• TASK: Check each line below for the word "axes" and give the number of lines that have it, nothing more.
>> begin LISTED RECORDS
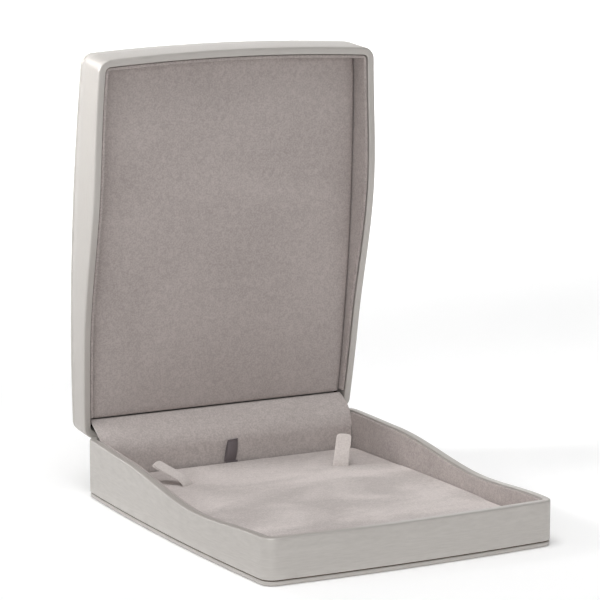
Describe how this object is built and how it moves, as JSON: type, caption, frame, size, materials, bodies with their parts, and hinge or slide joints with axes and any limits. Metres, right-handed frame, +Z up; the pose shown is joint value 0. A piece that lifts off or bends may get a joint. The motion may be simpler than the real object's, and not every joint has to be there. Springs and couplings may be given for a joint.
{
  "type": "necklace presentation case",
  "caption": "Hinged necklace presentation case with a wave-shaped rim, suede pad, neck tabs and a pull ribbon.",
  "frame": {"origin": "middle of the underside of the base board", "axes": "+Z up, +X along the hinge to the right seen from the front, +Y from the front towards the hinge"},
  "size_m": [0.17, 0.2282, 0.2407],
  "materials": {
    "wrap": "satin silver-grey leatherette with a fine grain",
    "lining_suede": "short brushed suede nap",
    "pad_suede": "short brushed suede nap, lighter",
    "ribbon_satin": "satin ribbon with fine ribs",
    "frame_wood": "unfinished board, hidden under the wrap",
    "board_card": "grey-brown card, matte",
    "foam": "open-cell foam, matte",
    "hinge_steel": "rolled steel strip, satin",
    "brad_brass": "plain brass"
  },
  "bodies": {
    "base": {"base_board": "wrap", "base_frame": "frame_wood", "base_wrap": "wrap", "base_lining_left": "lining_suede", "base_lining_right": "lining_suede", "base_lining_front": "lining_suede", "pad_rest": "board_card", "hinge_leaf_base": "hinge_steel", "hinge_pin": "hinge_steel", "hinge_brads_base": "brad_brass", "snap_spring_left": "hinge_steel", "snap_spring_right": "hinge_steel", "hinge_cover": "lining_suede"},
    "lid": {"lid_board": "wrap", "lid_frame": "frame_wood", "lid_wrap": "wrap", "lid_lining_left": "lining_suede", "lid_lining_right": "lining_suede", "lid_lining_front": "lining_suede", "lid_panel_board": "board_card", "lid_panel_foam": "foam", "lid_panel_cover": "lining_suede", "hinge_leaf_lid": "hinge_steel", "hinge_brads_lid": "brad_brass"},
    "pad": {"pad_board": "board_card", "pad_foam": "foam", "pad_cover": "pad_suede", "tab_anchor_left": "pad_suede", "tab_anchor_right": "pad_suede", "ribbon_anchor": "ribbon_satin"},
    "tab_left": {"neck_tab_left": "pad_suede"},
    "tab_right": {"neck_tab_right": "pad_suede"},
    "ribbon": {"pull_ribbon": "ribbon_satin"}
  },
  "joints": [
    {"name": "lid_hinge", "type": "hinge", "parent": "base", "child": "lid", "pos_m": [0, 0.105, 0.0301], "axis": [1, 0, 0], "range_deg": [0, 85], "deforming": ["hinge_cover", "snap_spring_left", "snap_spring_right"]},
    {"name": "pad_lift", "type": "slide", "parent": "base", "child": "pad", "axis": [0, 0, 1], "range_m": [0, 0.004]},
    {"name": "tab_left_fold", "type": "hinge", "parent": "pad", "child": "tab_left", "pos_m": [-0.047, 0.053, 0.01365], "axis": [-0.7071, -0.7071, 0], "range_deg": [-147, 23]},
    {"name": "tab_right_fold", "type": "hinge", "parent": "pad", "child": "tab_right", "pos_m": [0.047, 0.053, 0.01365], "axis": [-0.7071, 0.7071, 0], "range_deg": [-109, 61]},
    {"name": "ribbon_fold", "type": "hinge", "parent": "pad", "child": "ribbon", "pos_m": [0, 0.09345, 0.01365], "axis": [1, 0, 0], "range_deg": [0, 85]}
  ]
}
>> end LISTED RECORDS
>> begin LISTED RECORDS
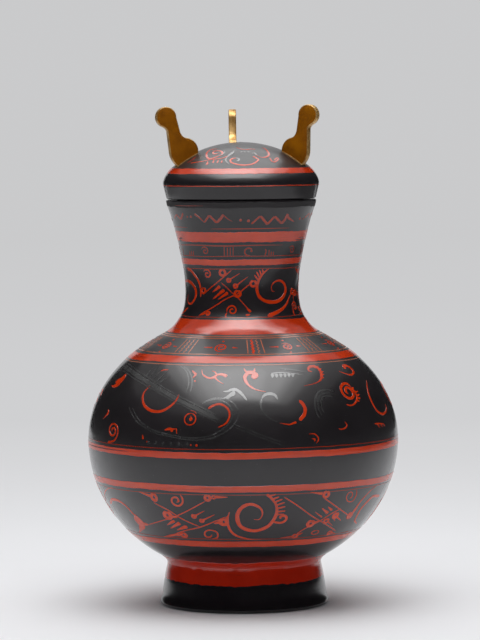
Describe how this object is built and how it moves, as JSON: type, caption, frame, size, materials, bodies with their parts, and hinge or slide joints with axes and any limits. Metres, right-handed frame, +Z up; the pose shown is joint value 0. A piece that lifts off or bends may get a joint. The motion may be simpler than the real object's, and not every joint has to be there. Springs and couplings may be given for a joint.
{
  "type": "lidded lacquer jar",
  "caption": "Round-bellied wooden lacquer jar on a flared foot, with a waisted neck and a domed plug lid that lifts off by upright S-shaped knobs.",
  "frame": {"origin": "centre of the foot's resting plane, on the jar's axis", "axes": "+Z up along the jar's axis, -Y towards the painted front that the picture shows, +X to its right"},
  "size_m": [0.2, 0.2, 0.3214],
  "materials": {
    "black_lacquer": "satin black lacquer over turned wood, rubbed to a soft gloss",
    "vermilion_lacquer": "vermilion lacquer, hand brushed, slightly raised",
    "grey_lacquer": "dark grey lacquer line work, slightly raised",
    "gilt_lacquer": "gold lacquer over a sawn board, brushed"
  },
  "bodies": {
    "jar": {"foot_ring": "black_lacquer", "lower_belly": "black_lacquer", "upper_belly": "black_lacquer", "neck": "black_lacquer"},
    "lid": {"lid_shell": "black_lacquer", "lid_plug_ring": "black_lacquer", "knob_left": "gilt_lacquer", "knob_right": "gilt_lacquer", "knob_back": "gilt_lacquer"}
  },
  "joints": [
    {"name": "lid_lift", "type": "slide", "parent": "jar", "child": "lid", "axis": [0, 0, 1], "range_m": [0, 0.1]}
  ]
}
>> end LISTED RECORDS
>> begin LISTED RECORDS
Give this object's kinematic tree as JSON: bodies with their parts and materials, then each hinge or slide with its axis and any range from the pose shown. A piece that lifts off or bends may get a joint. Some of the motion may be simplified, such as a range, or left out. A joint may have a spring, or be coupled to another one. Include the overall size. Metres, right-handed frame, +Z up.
>> end LISTED RECORDS
• RESULT FOR THIS TASK: 4